--- TASK OBJECTIVE ---
Your task is to repeat only the lines from the one with "cylinder(r = gland_bore_r, h" through the one with "cad_parts[node].hide_render = cad_parts[node].hide_viewport", exactly as they stand, both ends included.

----------

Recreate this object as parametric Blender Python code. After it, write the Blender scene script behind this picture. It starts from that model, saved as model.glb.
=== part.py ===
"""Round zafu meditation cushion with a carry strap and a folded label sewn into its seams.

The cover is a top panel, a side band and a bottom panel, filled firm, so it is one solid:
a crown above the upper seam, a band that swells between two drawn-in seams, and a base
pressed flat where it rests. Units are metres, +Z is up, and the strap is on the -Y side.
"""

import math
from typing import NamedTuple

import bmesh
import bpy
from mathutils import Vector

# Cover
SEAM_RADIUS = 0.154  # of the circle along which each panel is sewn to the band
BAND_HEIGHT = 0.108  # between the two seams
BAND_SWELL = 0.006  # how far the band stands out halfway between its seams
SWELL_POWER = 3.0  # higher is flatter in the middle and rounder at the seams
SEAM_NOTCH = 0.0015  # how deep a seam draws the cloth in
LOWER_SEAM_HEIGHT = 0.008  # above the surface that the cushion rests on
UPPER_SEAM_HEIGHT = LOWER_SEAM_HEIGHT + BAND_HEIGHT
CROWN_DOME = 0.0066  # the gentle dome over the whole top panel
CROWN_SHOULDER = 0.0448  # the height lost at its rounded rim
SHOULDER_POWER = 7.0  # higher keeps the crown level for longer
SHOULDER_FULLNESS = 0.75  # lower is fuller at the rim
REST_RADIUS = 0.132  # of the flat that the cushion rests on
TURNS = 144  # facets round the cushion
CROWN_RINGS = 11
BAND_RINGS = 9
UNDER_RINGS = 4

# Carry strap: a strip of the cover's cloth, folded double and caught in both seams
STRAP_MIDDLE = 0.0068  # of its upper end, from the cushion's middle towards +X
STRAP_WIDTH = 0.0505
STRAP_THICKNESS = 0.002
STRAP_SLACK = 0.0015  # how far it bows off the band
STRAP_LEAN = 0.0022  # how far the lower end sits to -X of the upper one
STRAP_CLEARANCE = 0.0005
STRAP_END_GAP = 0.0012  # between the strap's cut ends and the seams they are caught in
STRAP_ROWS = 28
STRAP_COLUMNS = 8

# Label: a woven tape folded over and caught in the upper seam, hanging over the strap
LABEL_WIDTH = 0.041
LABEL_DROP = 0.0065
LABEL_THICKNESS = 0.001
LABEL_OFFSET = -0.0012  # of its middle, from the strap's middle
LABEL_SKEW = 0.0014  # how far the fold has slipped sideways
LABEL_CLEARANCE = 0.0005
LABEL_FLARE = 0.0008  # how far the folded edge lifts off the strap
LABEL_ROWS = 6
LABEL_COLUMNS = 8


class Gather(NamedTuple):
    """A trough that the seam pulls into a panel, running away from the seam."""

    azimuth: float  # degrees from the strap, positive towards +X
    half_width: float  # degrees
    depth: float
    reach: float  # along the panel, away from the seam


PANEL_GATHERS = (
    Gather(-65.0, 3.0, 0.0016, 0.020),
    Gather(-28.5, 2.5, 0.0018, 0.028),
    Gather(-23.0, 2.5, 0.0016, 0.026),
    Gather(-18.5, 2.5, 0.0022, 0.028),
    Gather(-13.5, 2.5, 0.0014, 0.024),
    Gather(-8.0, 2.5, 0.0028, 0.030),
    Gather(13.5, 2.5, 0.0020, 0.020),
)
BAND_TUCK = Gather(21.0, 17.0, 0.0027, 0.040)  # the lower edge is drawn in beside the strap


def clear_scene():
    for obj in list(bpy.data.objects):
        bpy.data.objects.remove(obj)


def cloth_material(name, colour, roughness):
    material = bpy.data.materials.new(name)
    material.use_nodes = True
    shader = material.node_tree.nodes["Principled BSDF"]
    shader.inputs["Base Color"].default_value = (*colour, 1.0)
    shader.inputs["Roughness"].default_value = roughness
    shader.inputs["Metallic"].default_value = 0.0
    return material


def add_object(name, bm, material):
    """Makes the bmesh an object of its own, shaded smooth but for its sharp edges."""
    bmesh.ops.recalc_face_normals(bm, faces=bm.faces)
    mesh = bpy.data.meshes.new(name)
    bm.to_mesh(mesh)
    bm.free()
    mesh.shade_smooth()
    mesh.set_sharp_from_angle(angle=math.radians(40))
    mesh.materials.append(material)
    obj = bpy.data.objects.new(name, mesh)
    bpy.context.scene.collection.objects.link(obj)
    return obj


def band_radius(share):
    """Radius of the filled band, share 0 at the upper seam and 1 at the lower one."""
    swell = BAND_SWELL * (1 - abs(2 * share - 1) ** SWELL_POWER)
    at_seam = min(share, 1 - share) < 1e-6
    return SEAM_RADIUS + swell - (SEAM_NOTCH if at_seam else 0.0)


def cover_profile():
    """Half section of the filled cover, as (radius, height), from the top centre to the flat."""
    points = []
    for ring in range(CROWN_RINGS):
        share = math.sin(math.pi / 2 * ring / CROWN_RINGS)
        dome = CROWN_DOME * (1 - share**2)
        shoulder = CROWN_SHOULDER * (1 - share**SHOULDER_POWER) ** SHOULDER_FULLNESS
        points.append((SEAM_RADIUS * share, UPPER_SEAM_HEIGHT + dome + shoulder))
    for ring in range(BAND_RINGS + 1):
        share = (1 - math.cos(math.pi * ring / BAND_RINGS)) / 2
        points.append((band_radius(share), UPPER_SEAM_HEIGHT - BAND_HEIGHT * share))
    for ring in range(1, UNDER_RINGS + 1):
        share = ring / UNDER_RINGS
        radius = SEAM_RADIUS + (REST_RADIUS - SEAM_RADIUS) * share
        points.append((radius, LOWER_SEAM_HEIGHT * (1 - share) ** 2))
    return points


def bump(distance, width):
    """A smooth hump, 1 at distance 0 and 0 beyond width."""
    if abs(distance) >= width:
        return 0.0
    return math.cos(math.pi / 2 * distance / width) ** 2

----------

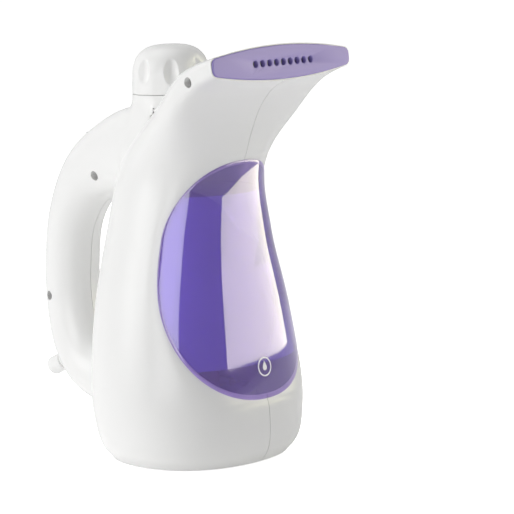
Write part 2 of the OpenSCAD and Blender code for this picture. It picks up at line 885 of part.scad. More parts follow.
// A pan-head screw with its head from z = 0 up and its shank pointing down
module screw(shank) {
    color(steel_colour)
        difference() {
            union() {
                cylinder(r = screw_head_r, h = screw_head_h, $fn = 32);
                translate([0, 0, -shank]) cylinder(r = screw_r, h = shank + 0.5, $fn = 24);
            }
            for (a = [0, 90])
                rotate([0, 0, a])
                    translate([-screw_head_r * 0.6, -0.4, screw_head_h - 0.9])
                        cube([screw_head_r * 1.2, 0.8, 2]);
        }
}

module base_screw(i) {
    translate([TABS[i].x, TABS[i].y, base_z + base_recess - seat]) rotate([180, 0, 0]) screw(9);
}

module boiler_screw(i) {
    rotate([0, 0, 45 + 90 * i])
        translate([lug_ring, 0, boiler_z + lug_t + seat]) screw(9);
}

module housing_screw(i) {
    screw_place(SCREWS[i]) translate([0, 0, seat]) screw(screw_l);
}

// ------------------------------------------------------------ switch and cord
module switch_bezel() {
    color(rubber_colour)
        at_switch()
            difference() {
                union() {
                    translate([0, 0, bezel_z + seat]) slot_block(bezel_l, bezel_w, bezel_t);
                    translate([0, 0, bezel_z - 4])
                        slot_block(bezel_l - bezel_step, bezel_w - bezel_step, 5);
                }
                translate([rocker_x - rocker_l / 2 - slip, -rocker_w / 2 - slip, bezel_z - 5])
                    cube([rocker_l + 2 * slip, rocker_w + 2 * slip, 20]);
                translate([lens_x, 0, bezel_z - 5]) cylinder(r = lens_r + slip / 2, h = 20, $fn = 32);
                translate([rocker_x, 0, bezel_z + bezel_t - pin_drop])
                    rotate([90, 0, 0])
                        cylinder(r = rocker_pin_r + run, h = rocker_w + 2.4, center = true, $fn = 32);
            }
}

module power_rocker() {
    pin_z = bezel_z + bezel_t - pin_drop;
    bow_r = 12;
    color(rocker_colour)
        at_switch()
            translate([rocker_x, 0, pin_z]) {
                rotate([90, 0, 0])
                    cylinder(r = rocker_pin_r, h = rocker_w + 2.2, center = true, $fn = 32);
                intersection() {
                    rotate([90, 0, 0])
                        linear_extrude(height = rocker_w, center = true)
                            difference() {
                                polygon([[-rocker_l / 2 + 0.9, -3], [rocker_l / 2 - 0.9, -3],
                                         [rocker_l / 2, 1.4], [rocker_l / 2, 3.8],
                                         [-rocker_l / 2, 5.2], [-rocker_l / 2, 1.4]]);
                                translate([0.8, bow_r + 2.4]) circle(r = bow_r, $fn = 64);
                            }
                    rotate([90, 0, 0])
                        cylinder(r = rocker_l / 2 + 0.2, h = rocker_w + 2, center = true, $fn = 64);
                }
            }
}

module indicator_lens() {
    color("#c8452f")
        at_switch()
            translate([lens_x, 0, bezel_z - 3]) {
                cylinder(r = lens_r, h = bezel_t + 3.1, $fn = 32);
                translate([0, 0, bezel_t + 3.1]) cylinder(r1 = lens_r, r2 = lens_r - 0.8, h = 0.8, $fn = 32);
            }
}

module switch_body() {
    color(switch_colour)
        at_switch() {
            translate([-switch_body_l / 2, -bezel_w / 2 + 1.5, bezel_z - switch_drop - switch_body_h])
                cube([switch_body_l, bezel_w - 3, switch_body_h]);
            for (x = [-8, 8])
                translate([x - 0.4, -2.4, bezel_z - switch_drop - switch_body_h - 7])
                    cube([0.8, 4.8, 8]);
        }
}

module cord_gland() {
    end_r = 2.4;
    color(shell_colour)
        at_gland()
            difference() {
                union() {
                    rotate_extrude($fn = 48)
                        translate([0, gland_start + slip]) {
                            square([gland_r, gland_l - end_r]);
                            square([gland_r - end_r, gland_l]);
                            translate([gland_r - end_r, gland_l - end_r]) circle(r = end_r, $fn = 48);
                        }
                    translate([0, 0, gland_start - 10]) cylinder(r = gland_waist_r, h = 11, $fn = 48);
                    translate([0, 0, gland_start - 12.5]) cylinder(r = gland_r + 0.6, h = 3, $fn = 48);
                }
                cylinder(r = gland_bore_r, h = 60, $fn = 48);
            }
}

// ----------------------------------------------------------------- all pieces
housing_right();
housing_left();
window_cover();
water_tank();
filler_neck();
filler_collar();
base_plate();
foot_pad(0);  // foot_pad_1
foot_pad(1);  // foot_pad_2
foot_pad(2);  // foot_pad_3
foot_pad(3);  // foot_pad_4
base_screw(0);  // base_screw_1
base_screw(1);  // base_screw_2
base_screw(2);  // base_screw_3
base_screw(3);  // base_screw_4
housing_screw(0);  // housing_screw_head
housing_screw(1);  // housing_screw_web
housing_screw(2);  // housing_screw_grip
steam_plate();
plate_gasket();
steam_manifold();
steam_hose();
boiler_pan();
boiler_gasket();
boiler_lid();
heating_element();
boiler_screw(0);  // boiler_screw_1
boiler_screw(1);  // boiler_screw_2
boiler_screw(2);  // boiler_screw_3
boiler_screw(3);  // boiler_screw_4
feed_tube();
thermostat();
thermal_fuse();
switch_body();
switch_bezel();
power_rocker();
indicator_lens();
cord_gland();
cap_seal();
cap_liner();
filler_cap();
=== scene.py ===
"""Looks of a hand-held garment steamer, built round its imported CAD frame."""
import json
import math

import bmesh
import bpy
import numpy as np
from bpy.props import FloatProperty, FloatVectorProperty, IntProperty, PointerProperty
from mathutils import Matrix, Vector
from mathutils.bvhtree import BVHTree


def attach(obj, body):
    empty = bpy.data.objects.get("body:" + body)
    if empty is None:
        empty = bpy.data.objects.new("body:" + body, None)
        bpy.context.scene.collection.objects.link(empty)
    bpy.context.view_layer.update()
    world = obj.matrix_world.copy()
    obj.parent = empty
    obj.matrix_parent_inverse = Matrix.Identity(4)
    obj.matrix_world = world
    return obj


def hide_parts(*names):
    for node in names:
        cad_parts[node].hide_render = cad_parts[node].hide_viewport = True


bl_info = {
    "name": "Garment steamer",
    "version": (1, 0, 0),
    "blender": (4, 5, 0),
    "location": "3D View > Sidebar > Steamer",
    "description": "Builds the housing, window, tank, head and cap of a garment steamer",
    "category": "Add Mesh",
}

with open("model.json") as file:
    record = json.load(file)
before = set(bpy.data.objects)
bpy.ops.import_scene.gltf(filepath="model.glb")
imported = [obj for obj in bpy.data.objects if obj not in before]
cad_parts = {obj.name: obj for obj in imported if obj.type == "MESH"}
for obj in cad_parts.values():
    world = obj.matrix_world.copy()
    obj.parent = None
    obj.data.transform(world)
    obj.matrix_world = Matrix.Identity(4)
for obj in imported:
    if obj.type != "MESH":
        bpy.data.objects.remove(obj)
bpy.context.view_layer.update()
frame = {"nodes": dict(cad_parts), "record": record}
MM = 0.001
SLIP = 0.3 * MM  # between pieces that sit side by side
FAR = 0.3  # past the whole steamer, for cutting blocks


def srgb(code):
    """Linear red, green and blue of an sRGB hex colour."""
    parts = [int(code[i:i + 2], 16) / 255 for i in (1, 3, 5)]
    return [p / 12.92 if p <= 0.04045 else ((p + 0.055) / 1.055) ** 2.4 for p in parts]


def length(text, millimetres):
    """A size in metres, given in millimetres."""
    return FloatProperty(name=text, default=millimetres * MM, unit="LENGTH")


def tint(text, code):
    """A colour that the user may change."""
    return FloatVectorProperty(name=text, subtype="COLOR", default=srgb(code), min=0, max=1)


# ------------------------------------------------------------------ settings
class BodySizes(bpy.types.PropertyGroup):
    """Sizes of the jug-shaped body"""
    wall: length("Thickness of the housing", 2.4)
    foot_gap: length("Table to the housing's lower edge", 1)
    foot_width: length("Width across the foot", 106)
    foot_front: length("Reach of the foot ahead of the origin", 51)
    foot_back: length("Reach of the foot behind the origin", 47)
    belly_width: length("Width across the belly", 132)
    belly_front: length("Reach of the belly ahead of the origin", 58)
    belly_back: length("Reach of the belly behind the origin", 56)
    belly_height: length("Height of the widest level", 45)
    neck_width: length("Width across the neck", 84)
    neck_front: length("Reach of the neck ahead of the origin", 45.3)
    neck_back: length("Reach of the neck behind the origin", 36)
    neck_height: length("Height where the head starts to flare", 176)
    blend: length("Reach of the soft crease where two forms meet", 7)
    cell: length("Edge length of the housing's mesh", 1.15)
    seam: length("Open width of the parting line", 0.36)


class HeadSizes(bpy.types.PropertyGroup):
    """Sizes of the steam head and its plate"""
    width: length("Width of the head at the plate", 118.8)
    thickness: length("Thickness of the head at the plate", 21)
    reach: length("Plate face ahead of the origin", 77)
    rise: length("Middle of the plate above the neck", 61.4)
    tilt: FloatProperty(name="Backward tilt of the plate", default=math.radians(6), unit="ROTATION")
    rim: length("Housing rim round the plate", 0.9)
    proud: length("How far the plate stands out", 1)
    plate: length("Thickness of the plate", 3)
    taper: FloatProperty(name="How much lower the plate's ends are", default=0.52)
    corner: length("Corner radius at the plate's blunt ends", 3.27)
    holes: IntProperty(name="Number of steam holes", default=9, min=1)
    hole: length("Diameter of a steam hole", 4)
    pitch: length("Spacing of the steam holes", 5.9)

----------

--- RESULT BELOW ---
                cylinder(r = gland_bore_r, h = 60, $fn = 48);
            }
}

// ----------------------------------------------------------------- all pieces
housing_right();
housing_left();
window_cover();
water_tank();
filler_neck();
filler_collar();
base_plate();
foot_pad(0);  // foot_pad_1
foot_pad(1);  // foot_pad_2
foot_pad(2);  // foot_pad_3
foot_pad(3);  // foot_pad_4
base_screw(0);  // base_screw_1
base_screw(1);  // base_screw_2
base_screw(2);  // base_screw_3
base_screw(3);  // base_screw_4
housing_screw(0);  // housing_screw_head
housing_screw(1);  // housing_screw_web
housing_screw(2);  // housing_screw_grip
steam_plate();
plate_gasket();
steam_manifold();
steam_hose();
boiler_pan();
boiler_gasket();
boiler_lid();
heating_element();
boiler_screw(0);  // boiler_screw_1
boiler_screw(1);  // boiler_screw_2
boiler_screw(2);  // boiler_screw_3
boiler_screw(3);  // boiler_screw_4
feed_tube();
thermostat();
thermal_fuse();
switch_body();
switch_bezel();
power_rocker();
indicator_lens();
cord_gland();
cap_seal();
cap_liner();
filler_cap();
=== scene.py ===
"""Looks of a hand-held garment steamer, built round its imported CAD frame."""
import json
import math

import bmesh
import bpy
import numpy as np
from bpy.props import FloatProperty, FloatVectorProperty, IntProperty, PointerProperty
from mathutils import Matrix, Vector
from mathutils.bvhtree import BVHTree


def attach(obj, body):
    empty = bpy.data.objects.get("body:" + body)
    if empty is None:
        empty = bpy.data.objects.new("body:" + body, None)
        bpy.context.scene.collection.objects.link(empty)
    bpy.context.view_layer.update()
    world = obj.matrix_world.copy()
    obj.parent = empty
    obj.matrix_parent_inverse = Matrix.Identity(4)
    obj.matrix_world = world
    return obj


def hide_parts(*names):
    for node in names:
        cad_parts[node].hide_render = cad_parts[node].hide_viewport = True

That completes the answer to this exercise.